H24 evolution, smantellato un call center della droga «Pusher guadagnavano fino a 800 euro a settimana»

Guadagni ingenti e una domanda che non smette di crescere, in una Palermo che non dorme mai. Per questo il call center della droga venuto a galla con l’operazione H24 Evolution di oggi della squadra mobile, era sempre operativo. L’inchiesta coordinata dalla Dda, continua a far luce sulle modalità in cui si ramifica lo spaccio in città ed è un proseguimento dell’indagine H24 del 2017. Oggi sono sedici le persone arrestate, quattro di queste sono finite in manette ma sono sganciate dell’inchiesta e accusate di furto aggravato in concorso. Le restanti dodici si dividono tra dieci persone in carcere e due ai domiciliari, due donne. C’è anche Danilo Biancucci, già arrestato nell’operazione di due anni fa. Tra gli assuntori, quantificati in centinaia di persone, molti sono professionisti. Anche questa volta le sostanze stupefacenti arrivano per lo più dalla Calabria e dalla Campania. 

Le indagini della squadra mobile riguardano due gruppi di pusher, uno principale e uno minore, che operavano nella zona Zisa, all’interno del mandamento della Noce. La mafia qui non c’entra direttamente ma uno dei vertici del gruppo più forte, Giuseppe Vallecchia, risulta essere legato sentimentalmente alla sorella del boss Fabio Chiovaro. Un legame che secondo gli inquirenti si faceva sentire in termini di rapporti di forza all’interno dei gruppi. «Si tratta di un prosieguo della nostra attenzione investigativa – afferma il capo della squadra mobile Rodolfo Ruperti –  non solo sul traffico di droga, prevalentemente cocaina e hashish, ma si tratta di indagini strutturate sul territorio: i pusher utilizzavano dei telefonini accesi h24, addirittura dandosi il cambio sul posto, come se fossero dei veri e propri call center per le richieste dello stupefacente. I pusher, oltre a rispondere al telefono, facevano anche servizio a domicilio». 
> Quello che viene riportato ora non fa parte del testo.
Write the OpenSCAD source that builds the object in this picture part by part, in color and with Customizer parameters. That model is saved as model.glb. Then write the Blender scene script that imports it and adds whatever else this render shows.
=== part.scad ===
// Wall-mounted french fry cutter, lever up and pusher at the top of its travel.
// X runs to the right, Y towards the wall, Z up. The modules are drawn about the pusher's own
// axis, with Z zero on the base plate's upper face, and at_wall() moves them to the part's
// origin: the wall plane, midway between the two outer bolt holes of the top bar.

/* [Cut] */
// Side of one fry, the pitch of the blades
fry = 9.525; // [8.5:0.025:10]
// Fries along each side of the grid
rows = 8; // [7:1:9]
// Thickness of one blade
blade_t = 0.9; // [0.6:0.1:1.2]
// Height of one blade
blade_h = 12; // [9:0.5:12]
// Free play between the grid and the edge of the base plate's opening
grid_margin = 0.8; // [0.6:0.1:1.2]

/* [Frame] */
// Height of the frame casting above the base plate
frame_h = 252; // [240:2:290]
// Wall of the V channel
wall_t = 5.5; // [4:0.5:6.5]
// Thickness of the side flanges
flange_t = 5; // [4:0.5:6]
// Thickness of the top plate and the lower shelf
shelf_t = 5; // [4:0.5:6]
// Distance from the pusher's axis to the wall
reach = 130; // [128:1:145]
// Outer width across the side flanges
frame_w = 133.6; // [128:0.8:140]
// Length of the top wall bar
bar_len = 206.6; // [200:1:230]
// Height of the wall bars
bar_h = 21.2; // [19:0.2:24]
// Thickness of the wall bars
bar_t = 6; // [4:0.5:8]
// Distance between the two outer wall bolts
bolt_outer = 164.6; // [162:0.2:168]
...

Nell’ambito delle indagini sono emerse anche delle frizioni all’interno di questi gruppi criminali «dove a volte si sono verificati contrasti su chi doveva tenere la cassa comune – aggiunge Ruperti – che poi foraggiava l’acquisto di sostanze stupefacenti. Sono state intercettate conversazioni significative in questo senso e si è anche appurato come ci fosse una sorta di controllo su questi gruppi, che in un certo senso avevano avuto il consenso a poter spacciare attraverso pusher, dietro pagamento di una cospicua somma di denaro settimanale che doveva essere versata nelle casse del gruppo criminale più strutturato». Di questo gruppo minore, secondo gli inquirenti, facevano parte anche le due donne arrestate oggi: «si era poi organizzato  – sottolinea il capo della Mobile – dietro il pagamento di una sorta di tangente al gruppo più strutturato, per potere a sua volta spacciare. Non si può fare una stima precisa del giro di affari ma alcuni tra questi pusher minori pagavano 300 euro alla settimana per continuare il mercato illecito, vuol dire che ne guadagnavano molti di più». 
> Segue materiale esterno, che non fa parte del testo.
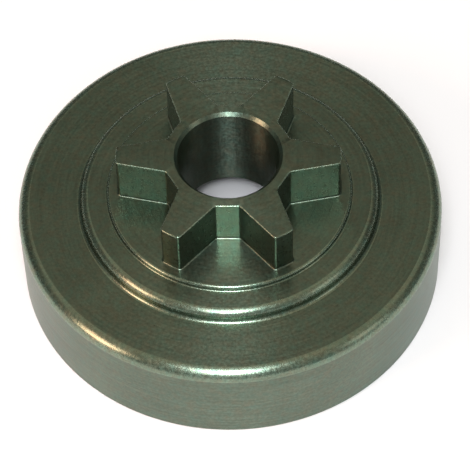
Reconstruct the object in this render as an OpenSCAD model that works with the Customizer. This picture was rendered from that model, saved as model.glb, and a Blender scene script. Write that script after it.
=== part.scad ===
// One-piece clutch drum with a spur sprocket, turned and milled from a steel forging.
// The origin is on the axis in the plane of the rim, with +Z up the axis towards the sprocket.
// The part stands on its open rim. All sizes are in millimetres.

/* [Drum] */
// Outside diameter of the drum
drum_d = 59; // [52:0.5:70]
// Height of the flat outer face above the rim
face_h = 13.7; // [11:0.1:20]
// Thickness of the drum wall that the clutch shoes grip
wall_t = 2.5; // [1.8:0.1:4]
// Thickness of the web behind the flat outer face
web_t = 3.4; // [2:0.1:4.5]
// Radius of the rounded outer edge
edge_r = 1.6; // [0.6:0.1:1.9]
// Radius of the corner between the wall and the web inside the cup
cup_corner_r = 1.5; // [0.4:0.1:2]
// Chamfer on the inner side of the rim
mouth_chamfer = 0.5; // [0.2:0.1:0.8]
// Chamfer on the outer side of the rim
rim_chamfer = 0.3; // [0.1:0.1:0.8]

/* [Raised steps of the face] */
// Diameter of the wide step, at its wall
step_d = 41.5; // [38:0.5:45]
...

Sulle modalità in cui si strutturava la catena di spaccio la sezione antidroga ha messo in evidenza che «il gruppo più piccolo cercava di avere una propria autonomia in segreto per mantenere un certo livello di vendite – afferma Agatino Emanuele, dirigente della sezione antidroga della squadra mobile – e il gruppo principale pagava l’altro 800 euro settimanali». Un giro di denaro enorme anche evidenziato dagli episodi documentati dalle indagini: «In un’occasione un pusher rimprovera il suo factotum perché in un giorno aveva guadagnato soltanto 300 euro – aggiunge Emanuele – e in un’altra occasione perché alle 4 del mattino si era rifiutato di provvedere a una richiesta perché riposava. Questo evidenzia sia i lauti incassi ottenuti, per cui 300 euro al giorno sono niente, sia che si deve mantenere sempre la stessa operatività: il cliente va sempre accontentato perché potrebbe andare da altri». Questa volta però non sono stati messi sigilli a ingenti quantitativi di droga: «Si è trattato di un’indagine diversa – conclude Ruperti – con sequestri mirati: ne sono bastati pochi per documentare l’attività e andare dentro le organizzazioni che operano a Palermo e che si arricchiscono con questo mercato».